|Title:||Hydrology of the Lake Champlain basin|
|Author:||Jamie Shanley, Jon Denner|
|Number of Pages in Article:||26|
|Publication Type:||Technical and Demonstration|
Shanley, J. B. and Denner, J. C. (1999) The Hydrology of the Lake Champlain Basin, in Lake Champlain in Transition: From Research Toward Restoration (eds T. O. Manley and P. L. Manley), American Geophysical Union, Washington, D. C.. doi: 10.1029/WS001p0041
Lake Champlain lies in a broad valley between the Adirondack Mountains of New York and the Green Mountains of Vermont. Lake waters discharge to the north via the Richelieu River to the St. Lawrence River at Sorel, Québec. The lake itself occupies only 5.4% of the 21,150-km2basin.

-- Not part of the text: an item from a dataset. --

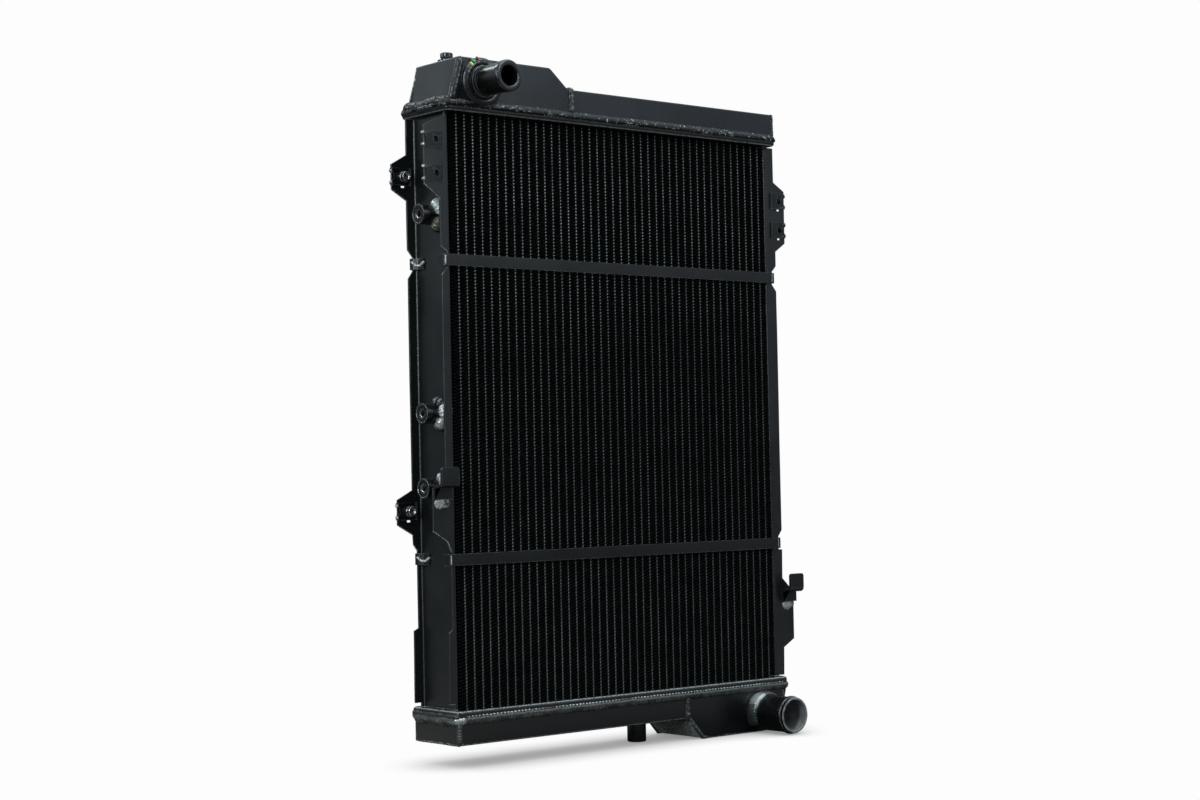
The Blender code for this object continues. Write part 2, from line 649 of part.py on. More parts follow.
def make_clips():
    """Spring clips over the ears, each with the barrel nut it holds."""
    for name, (side, face, hole_x, hole_z) in CLIP_PLACES.items():
        outside = face * (CORE_HALF_DEPTH + GAP + CLIP_SHEET)
        inside = face * (CORE_HALF_DEPTH - CHANNEL_SHEET - GAP - CLIP_SHEET)
        tip = side * (EAR_TIP_X + CLIP_EDGE_GAP + CLIP_SHEET)
        end = side * CLIP_LEG_END_X
        path = [(end, outside), (tip, outside), (tip, inside), (end, inside)]
        towards_ear = -side * face
        outline = ribbon(path, towards_ear * CLIP_SHEET)
        shape = prism(outline, "Z", hole_z - CLIP_HALF_HEIGHT, hole_z + CLIP_HALF_HEIGHT)
        clip = add_object(name + "_clip", shape, "clip_steel")
        profile = [(0.0, -0.006), (NUT_BORE_RADIUS, -0.006), (NUT_BORE_RADIUS, 0.006), (0.0, 0.006)]
        hole = turned(profile, "Y", segments=16, closed=False)
        middle = face * (CORE_HALF_DEPTH - CHANNEL_SHEET / 2)
        spot = (side * hole_x, middle, hole_z)
        cut(clip, add_object(name + "_clip_cutter", hole, location=spot))
        seat = inside - face * GAP
        far = -face * NUT_LENGTH
        edge = -face * (NUT_LENGTH - 0.0008)
        nut_profile = [
            (NUT_BORE_RADIUS, 0.0), (NUT_RADIUS, 0.0), (NUT_RADIUS, edge),
            (NUT_RADIUS - 0.0008, far), (NUT_BORE_RADIUS, far),
        ]
        nut = turned(nut_profile, "Y", 16)
        place = (side * hole_x, seat, hole_z)
        add_object(name + "_nut", nut, "clip_steel", place, smooth=True)


def make_front_strap(level, height):
    """Straight strap across the front whose ends turn back round the channel edges."""
    face = -CORE_HALF_DEPTH - GAP
    turn_back = face + 0.0095
    path = [
        (-STRAP_BEND_X - GAP, turn_back), (-STRAP_BEND_X - GAP, face),
        (STRAP_BEND_X + 0.0040, face), (STRAP_BEND_X + 0.0040, turn_back),
    ]
    outline = ribbon(rounded_path(path, STRAP_BEND_RADIUS), -STRAP_SHEET)
    shape = prism(outline, "Z", height - STRAP_HALF_WIDTH, height + STRAP_HALF_WIDTH)
    add_object("front_" + level + "_strap", shape, "strap_black")


def make_rear_strap(level, height):
    """Strap across the rear whose ends return forwards and lie down on the channel bases."""
    face = CORE_HALF_DEPTH + GAP
    edge_x = STRAP_BEND_X + GAP
    base_x = CHANNEL_INNER_X + CHANNEL_SHEET + GAP
    flange_inside = CORE_HALF_DEPTH - CHANNEL_SHEET
    half = [
        (edge_x, face), (edge_x, flange_inside - 0.0015), (base_x, flange_inside - 0.0065),
        (base_x, 0.0130),
    ]
    path = [(-x, y) for x, y in reversed(half)] + half
    outline = ribbon(path, STRAP_SHEET)
    shape = prism(outline, "Z", height - STRAP_HALF_WIDTH, height + STRAP_HALF_WIDTH)
    add_object("rear_" + level + "_strap", shape, "strap_black")


def make_side_bosses():
    """Blind threaded bosses that stand on the left channel's base."""
    seat = -(CHANNEL_INNER_X + CHANNEL_SHEET + GAP)
    for level, height in BOSS_HEIGHTS.items():
        profile = [
            (0.0, 0.0), (BOSS_RADIUS, 0.0), (BOSS_RADIUS, -BOSS_LENGTH + 0.0010),
            (BOSS_RADIUS - 0.0010, -BOSS_LENGTH), (BOSS_BORE_RADIUS, -BOSS_LENGTH),
            (BOSS_BORE_RADIUS, -BOSS_LENGTH + BOSS_BORE_DEPTH),
            (0.0, -BOSS_LENGTH + BOSS_BORE_DEPTH),
        ]
        boss = turned(profile, "X", 24, closed=False)
        place = (seat, BOSS_Y, height)
        add_object("side_boss_" + level, boss, "fitting_black", place, smooth=True)


def make_hook_brackets():
    """Bent sheet hooks: lug on the front flange, shelf forwards and a tab that stands up."""
    face = -CORE_HALF_DEPTH - GAP
    for name, (low_x, high_x, bend) in HOOK_PLACES.items():
        path = [
            (face, bend - HOOK_LUG_DROP), (face, bend),
            (HOOK_REACH_Y + HOOK_SHEET, bend), (HOOK_REACH_Y + HOOK_SHEET, bend + HOOK_TAB_RISE),
        ]
        outline = ribbon(path, HOOK_SHEET)
        add_object(name + "_hook_bracket", prism(outline, "X", low_x, high_x), "strap_black")


def main():
    clear_scene()
    for name in FINISHES:
        make_material(name)
    cooler = bpy.data.objects.new("cooler", None)
    bpy.context.scene.collection.objects.link(cooler)
    cooler.location = CORE_PLACE
    make_core()
    make_header("upper_header_plate", 1)
    make_header("lower_header_plate", -1)
    make_upper_tank()
    make_lower_tank()
    make_inlet()
    make_outlet()
    make_bleed_screw()
    make_locating_pin()
    make_channel("left_side_channel", -1, LEFT_FRONT_FLANGE, LEFT_REAR_FLANGE)
    make_channel("right_side_channel", 1, RIGHT_FRONT_FLANGE, RIGHT_REAR_FLANGE)
    make_clips()
    for level, height in STRAP_HEIGHTS.items():
        make_front_strap(level, height)
        make_rear_strap(level, height)
    make_side_bosses()
    make_hook_brackets()
    bpy.context.view_layer.update()


main()
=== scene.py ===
"""Looks of the upright oil cooler: fine meshes, weld beads, finishes, studio and camera.

Every piece is drawn in metres about the middle of the core, X across, Y from front to back and Z up,
and then stands at CORE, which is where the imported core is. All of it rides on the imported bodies.
"""

import math

import bmesh
import bpy
import numpy as np
from mathutils import Matrix, Vector


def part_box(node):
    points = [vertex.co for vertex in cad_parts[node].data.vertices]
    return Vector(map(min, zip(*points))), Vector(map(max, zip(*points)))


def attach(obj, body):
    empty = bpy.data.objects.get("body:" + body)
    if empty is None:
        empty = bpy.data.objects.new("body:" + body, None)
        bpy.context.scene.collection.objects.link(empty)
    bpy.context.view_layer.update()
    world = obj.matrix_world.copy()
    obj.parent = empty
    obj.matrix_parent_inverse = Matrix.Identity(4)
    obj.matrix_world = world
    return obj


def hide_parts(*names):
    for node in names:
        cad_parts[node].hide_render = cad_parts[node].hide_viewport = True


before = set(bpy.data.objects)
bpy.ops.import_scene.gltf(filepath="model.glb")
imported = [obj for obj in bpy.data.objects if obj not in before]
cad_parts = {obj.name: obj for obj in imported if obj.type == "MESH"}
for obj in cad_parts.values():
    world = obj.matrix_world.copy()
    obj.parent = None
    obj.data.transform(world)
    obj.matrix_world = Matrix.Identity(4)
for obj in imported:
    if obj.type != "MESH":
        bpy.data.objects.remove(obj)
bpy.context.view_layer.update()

core_low, core_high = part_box("core_matrix")
CORE = (core_low + core_high) / 2
MM = 0.001


def span(node):
    """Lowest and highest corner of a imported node, measured from the middle of the core."""
    low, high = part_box(node)
    return low - CORE, high - CORE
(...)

Most of the inlets are high-gradient streams which peak within 24 hours in response to precipitation or snowmelt. In most of the mountainous basin, a high percentage of the winter precipitation is stored in the snowpack. Therefore, the dominant hydrologic event of the year is spring snowmelt, when nearly one-half of the annual streamflow typically occurs in a six to eight-week period. Because of the geometry of the Lake Champlain outlet, lake outflow cannot keep pace with stream inflow during snowmelt. As a result, the peak lake level lags the peak inflow by several days. In all but 3 of the 128 years of record, the peak annual lake level has occurred during spring. Although the highest historical water level of 31.12 m (102.1 ft) occurred in 1869, near-record levels occurred in 1993 and 1998; those events are analyzed in this paper. Alterations to the outlet channel have caused a general rise in the lake level of about 0.15 m (0.5 ft) since the 1960’s.